Beneath the visual changes, increased body and chassis reinforcement give the upgraded suspension, wheels and tires a more stable platform to work beneath. Hyundai says it has added 42 new welding points and 2.1 meters of additional adhesives to the unibody, reinforced motor and battery mounts and enhanced the front and rear subframes. Rally-inspired drive axles are lighter and stiffer than the standard model, ensuring quicker and more direct torque delivery from the motors to the wheels.

The front brakes have been upgraded to big four-piston stoppers. Meanwhile, the regenerative braking system has been optimized for track use.


Behind the wheels’ spokes peer upgraded 15.7-inch disc brakes with huge four-piston monobloc calipers partnered with 14.2-inch single-pot stoppers at the rear. Hyundai has also rebalanced the i-Pedal regenerative braking system to work better with the new hydraulic brakes, debuting its N Pedal and N Brake Regen technologies  for improved weight transfer on corner entry (up to 0.6 G from regen alone) and more aggressive accelerator tip in on exit. Together, the brake tech helps the driver get around bends as quickly as possible.

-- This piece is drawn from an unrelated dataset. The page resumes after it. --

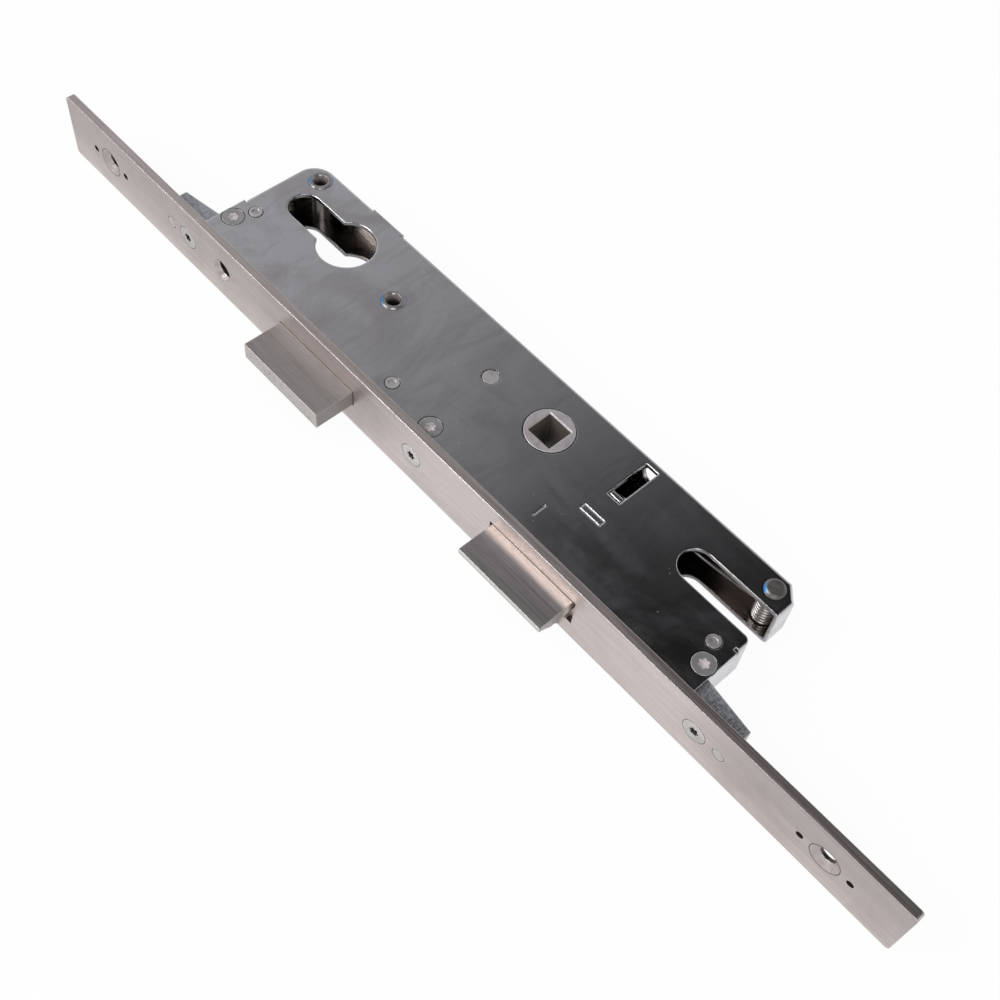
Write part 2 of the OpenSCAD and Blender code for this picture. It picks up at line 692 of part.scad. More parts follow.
module tubular_rivets() {
    r0 = tube_bore_d / 2;
    r1 = tube_d / 2;
    r2 = tube_rim_d / 2;
    top = half + tube_rim_h;
    color(bright) for (p = tube_at)
        translate([p[0], p[1], 0]) rotate_extrude($fn = round_fn)
            polygon([[r0, -top + 0.4], [r0, top - 0.4], [r0 + 0.3, top], [r2 - 0.3, top], [r2, half + 0.15],
                [r2, half], [r1, half], [r1, -half], [r2, -half], [r2, -half - 0.15], [r2 - 0.3, -top], [r0 + 0.3, -top]]);
}

module spring_post() {
    r1 = post_d / 2;
    r2 = post_head_d / 2;
    color(bright) translate([post_at[0], post_at[1], 0]) rotate_extrude($fn = round_fn)
        polygon([[0, -half - post_head_h], [r2 - 0.8, -half - post_head_h], [r2 - 0.2, -half - post_head_h * 0.6], [r2, -half],
            [r1, -half], [r1, half], [r2, half], [r2 - 0.2, half + post_head_h * 0.6],
            [r2 - 0.8, half + post_head_h], [0, half + post_head_h]]);
}

module guide_pin() {
    color(bright) along_z(guide_at, -half, case_thickness, guide_pin_d / 2);
}

module deadbolt_head() {
    color(steel) difference() {
        union() {
            block(dead_x - dead_w / 2, dead_x + dead_w / 2, -dead_throw, dead_inner_depth, -dead_t / 2, dead_t / 2);
            block(dead_x - dead_w / 2 - shoulder, dead_x + dead_w / 2 + shoulder, seat_y + 0.3, dead_inner_depth,
                -dead_t / 2, dead_t / 2);
        }
        block(slide_x0 - seat_gap, slide_x0 + slide_w + seat_gap, slide_front - seat_gap, dead_inner_depth + 1,
            -slide_t / 2 - seat_gap, slide_t / 2 + seat_gap);
        for (s = [-1, 1])
            along_z([dead_x + s * bolt_rivet_half, slide_front + 2.7], -dead_t, 2 * dead_t, bolt_rivet_d / 2 + seat_gap);
    }
}

module deadbolt_slide() {
    color(dark_steel) difference() {
        block(slide_x0, slide_x0 + slide_w, slide_front, slide_end, -slide_t / 2, slide_t / 2);
        // Slot that lets the slide run past the tubular rivet
        along_z([tube_at[1][0], tube_slot_front + tube_slot_half], -slide_t, 2 * slide_t, tube_slot_half);
        block(tube_at[1][0] - tube_slot_half, tube_at[1][0] + tube_slot_half, tube_slot_front + tube_slot_half,
            slide_end + 1, -slide_t, slide_t);
        // Notch for the cylinder cam
        block(slide_x0 - 1, slide_x0 + cam_notch_depth, cam_notch_y - cam_notch_w / 2, cam_notch_y + cam_notch_w / 2,
            -slide_t, slide_t);
        // Two dimples for the detent spring
        for (y = [detent_nose_at[1], detent_nose_at[1] - dead_throw])
            along_z([detent_nose_at[0], y], -slide_t, 2 * slide_t, detent_nose_r + 0.1);
        for (s = [-1, 1])
            along_z([dead_x + s * bolt_rivet_half, slide_front + 2.7], -slide_t, 2 * slide_t, bolt_rivet_d / 2 + seat_gap);
    }
}

module deadbolt_rivets() {
    color(bright) for (s = [-1, 1])
        along_z([dead_x + s * bolt_rivet_half, slide_front + 2.7], -dead_t / 2, dead_t, bolt_rivet_d / 2);
}

module detent_spring() {
    w = slide_t / 2;
    start = [guide_at[0], guide_at[1] - guide_pin_d / 2 - run_gap - detent_t / 2];
    run = [detent_nose_at[0] - start[0], detent_nose_at[1] - start[1]];
    color(bright) union() {
        difference() {
            along_z(guide_at, -w, slide_t, guide_pin_d / 2 + run_gap + detent_t);
            along_z(guide_at, -w - 1, slide_t + 2, guide_pin_d / 2 + run_gap);
        }
        translate([start[0], start[1], -w]) rotate([0, 0, atan2(run[1], run[0])])
            translate([0, -detent_t / 2, 0]) cube([norm(run), detent_t, slide_t]);
        along_z(detent_nose_at, -w, slide_t, detent_nose_r);
    }
}

module latch_head() {
    x0 = latch_x - latch_w / 2;
    top = latch_t / 2;
    color(steel) difference() {
        union() {
            block(x0, x0 + latch_w, -latch_projection, latch_inner_depth, latch_bottom, top);
            block(x0 - shoulder, x0 + latch_w + shoulder, seat_y + 0.3, latch_inner_depth, latch_bottom, top);
        }
        for (x = [x0 - 1, x0 + latch_w - latch_step])
            block(x, x + latch_step + 1, -latch_projection - 1, 1.5, latch_bottom - 1, latch_step_height);
        // Hollow bevel
        translate([x0 - 1, bevel_centre[0], bevel_centre[1]]) rotate([0, 90, 0])
            cylinder(h = latch_w + 2, r = bevel_r, $fn = 4 * round_fn);
        along_y(rod_x, pocket_front, latch_inner_depth - pocket_front + 1, pocket_d / 2);
        along_y(rod_x, rod_front, -rod_front, rod_d / 2 + seat_gap);
    }
}

// Rod with a neck through the rod plate and a swaged end behind it
module latch_rod() {
    front = rod_front + seat_gap;
    color(bright) union() {
        along_y(rod_x, front, rod_plate_y - front, rod_d / 2);
        along_y(rod_x, front, rod_plate_end - front + 0.01, rod_neck_d / 2);
        along_y(rod_x, rod_plate_end + 0.01, rod_head_h, rod_head_d / 2);
    }
}

// Plate on the latch rod, which the fork of the hub pushes and the two windows guide
module rod_plate() {
    z = half - 0.2;
    color(dark_steel) difference() {
        union() {
            block(rod_x - rod_plate_w / 2, rod_x + rod_plate_w / 2, rod_plate_y, rod_plate_end, -block_half, block_half);
            block(rod_x - rod_tenon_w / 2, rod_x + rod_tenon_w / 2, rod_plate_y, rod_plate_y + rod_tenon_t, -z, z);
        }
        along_y(rod_x, rod_plate_y - 1, rod_plate_t + 2, rod_neck_d / 2 + seat_gap);
    }
}

module spring_plate() {
    z = half;
    color(dark_steel) difference() {
        union() {
            block(rod_x - spring_plate_w / 2, rod_x + spring_plate_w / 2, spring_plate_y, spring_plate_y + spring_plate_t,
                -block_half, block_half);
            block(rod_x - tenon_w / 2, rod_x + tenon_w / 2, spring_plate_y, spring_plate_y + spring_plate_t, -z, z);
        }
        along_y(rod_x, spring_plate_y - 1, spring_plate_t + 2, rod_d / 2 + run_gap);
    }
}

// Section of the chamfer round the spindle square
module chamfer_section() {
    w = spindle / 2;
    h = half + boss_proud;
    c = spindle_chamfer;
    polygon([[-w + c, h - 2 * c], [-w - c, h], [-w - c, h + 1], [w + c, h + 1], [w + c, h], [w - c, h - 2 * c]]);
}

module hub() {
    w = spindle / 2;
    heel = spring_plate_y + spring_plate_t + run_gap - backset;
    nose = nose_y - backset;
    color(steel) translate([hub_x, backset, 0]) difference() {
        union() {
            translate([0, 0, -block_half + run_gap]) cylinder(h = 2 * (block_half - run_gap), r = hub_d / 2, $fn = round_fn);
            translate([0, 0, -half - boss_proud]) cylinder(h = case_thickness + 2 * boss_proud, r = boss_d / 2, $fn = round_fn);
            translate([0, 0, -block_half + run_gap]) linear_extrude(2 * (block_half - run_gap))
                polygon([[0, heel], [20, heel], [20, 1.8], [18.8, 3], [16.5, 3], [4, 8]]);
            // Two cheeks of the fork, with the heel that rests on the spring plate
            for (s = [0, 1])
                mirror([0, 0, s]) translate([0, 0, cheek_low]) {
                    linear_extrude(cheek_t)
                        polygon([[18, heel], [rod_offset + 1, heel], [rod_offset + nose_r, nose], [rod_offset, nose + nose_r],
                            [18, nose + nose_r - 0.2]]);
                    translate([rod_offset, nose, 0]) cylinder(h = cheek_t, r = nose_r, $fn = round_fn);
                }
        }
        translate([-w, -w, -half - 1]) cube([spindle, spindle, case_thickness + 2]);
        for (s = [0, 1])
            mirror([0, 0, s]) intersection() {
                translate([0, w + 2, 0]) rotate([90, 0, 0]) linear_extrude(2 * w + 4) chamfer_section();
                translate([-w - 2, 0, 0]) rotate([90, 0, 90]) linear_extrude(2 * w + 4) chamfer_section();
            }
    }
}

// One unbroken wire: ring centres, and the two directions that span each ring
module wire(centres, us, vs, r) {
    n = len(centres);
    points = [for (i = [0:n - 1]) for (k = [0:wire_sides - 1])
        let (a = 360 * k / wire_sides) centres[i] + r * (cos(a) * us[i] + sin(a) * vs[i])];
    sides = [for (i = [0:n - 2]) for (k = [0:wire_sides - 1])
        let (a = i * wire_sides + k, b = i * wire_sides + (k + 1) % wire_sides)
            each [[a, a + wire_sides, b], [b, a + wire_sides, b + wire_sides]]];
    ends = [for (k = [1:wire_sides - 2])
        each [[0, k, k + 1], [(n - 1) * wire_sides, (n - 1) * wire_sides + k + 1, (n - 1) * wire_sides + k]]];
    polyhedron(points = points, faces = concat(sides, ends));
}

// Least gap of a wire to itself, between points at least half a turn apart
function wire_gap(centres, d) = min([for (i = [0:len(centres) - 1]) for (j = [i + 4:1:len(centres) - 1])
    norm(centres[i] - centres[j])]) - d;

return_n = return_turns * wire_rings;
return_a = [for (i = [0:return_n]) 90 - 360 * i / wire_rings];
return_ring = [for (i = [0:return_n]) [post_at[0] + return_r * cos(return_a[i]), post_at[1] + return_r * sin(return_a[i]),
    leg_height - return_height + return_height * i / return_n]];
leg_start = return_ring[return_n];
leg_bend_at = [leg_bend[0], leg_bend[1], leg_height];
leg_end_at = [leg_end[0], leg_end[1], leg_height];
leg_way = (leg_bend_at - leg_start) / norm(leg_bend_at - leg_start);
hook_way = (leg_end_at - leg_bend_at) / norm(leg_end_at - leg_bend_at);
function side_of(way) = [-way[1], way[0], 0] / norm(way);
return_centres = concat([return_ring[0] + [-short_leg, 0, 0], return_ring[0] + [-1.6, 0, 0]], return_ring,
    [leg_start + 1.6 * leg_way, leg_bend_at - 0.6 * leg_way, leg_bend_at + 0.6 * hook_way, leg_end_at]);
return_u = concat([[0, 1, 0], [0, 1, 0]], [for (a = return_a) [cos(a), sin(a), 0]],
    [side_of(leg_way), side_of(leg_way), side_of(hook_way), side_of(hook_way)]);

module return_spring() {
    echo(return_spring_gap = wire_gap(return_ring, return_wire));
    color(bright) wire(return_centres, [for (u = return_u) -u], [for (u = return_u) [0, 0, 1]], return_wire / 2);
}

latch_spring_y0 = pocket_front + latch_wire / 2 + 0.1;
latch_spring_y1 = spring_plate_y - latch_wire / 2 - 0.1;
latch_n = latch_turns * wire_rings;
latch_a = [for (i = [0:latch_n]) 360 * i / wire_rings];
latch_ring = [for (i = [0:latch_n]) [rod_x + latch_spring_r * cos(latch_a[i]),
    latch_spring_y0 + (latch_spring_y1 - latch_spring_y0) * i / latch_n, latch_spring_r * sin(latch_a[i])]];

module latch_spring() {
    echo(latch_spring_gap = wire_gap(latch_ring, latch_wire));
    color(bright) wire(latch_ring, [for (a = latch_a) [cos(a), 0, sin(a)]], [for (a = latch_a) [0, 1, 0]], latch_wire / 2);
}

faceplate();
rear_shell();
front_cover();
lower_lug();
upper_lug();
centre_block();
faceplate_screws();
cover_screws();
lug_pins();
case_pins();
tubular_rivets();
spring_post();
guide_pin();
deadbolt_head();
deadbolt_slide();
deadbolt_rivets();
detent_spring();
latch_head();
latch_rod();
rod_plate();
latch_spring();
spring_plate();
hub();
return_spring();
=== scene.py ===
import math

import bpy
from mathutils import Matrix, Vector


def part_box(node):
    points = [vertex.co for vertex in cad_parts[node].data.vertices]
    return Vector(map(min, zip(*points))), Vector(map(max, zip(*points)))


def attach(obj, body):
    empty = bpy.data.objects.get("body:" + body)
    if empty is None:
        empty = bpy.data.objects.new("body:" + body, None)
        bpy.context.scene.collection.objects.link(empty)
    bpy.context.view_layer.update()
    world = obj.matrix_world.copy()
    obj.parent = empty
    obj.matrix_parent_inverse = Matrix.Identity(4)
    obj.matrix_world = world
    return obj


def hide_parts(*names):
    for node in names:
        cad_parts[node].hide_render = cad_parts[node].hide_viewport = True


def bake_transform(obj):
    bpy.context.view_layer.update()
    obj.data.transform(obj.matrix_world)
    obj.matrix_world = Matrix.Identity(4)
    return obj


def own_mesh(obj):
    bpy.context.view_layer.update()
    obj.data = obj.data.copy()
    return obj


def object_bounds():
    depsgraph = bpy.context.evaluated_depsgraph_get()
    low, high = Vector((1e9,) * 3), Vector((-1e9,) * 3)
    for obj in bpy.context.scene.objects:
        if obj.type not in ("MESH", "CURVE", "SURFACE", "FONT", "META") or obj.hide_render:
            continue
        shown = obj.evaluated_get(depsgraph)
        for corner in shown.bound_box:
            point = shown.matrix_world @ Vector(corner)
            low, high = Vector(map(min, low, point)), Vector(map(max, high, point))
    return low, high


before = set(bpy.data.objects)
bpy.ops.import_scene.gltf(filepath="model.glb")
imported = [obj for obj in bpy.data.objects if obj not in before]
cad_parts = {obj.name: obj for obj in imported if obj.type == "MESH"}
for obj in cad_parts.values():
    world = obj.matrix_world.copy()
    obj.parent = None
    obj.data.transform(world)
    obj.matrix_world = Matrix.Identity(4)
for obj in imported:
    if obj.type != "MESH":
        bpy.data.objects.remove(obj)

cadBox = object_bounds()
print("frame loaded:", len(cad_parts), "CAD nodes")


# Node helpers: a value that is a socket is linked, any other value is set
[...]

And for drivers who prefer more dramatic cornering, the Ioniq 6 N uses Hyundai’s N Drift Optimizer, which helps kick the rear end out when stomping the throttle mid-corner and then maintain a smooth drift angle by adjusting the EV’s response to inputs and balancing rear torque distribution on the fly. Drivers also have 11 levels of manual front-to-rear power distribution control via the N Torque Distribution system to further fine-tune the performance. 

The new Hyundai Ioniq 5 N arrives on your favorite twisty road or race track in early 2024. Pricing hasn’t been announced, but expect it to raise the Ioniq 5’s current fully loaded, destination-inclusive $58,835 price ceiling by a significant margin.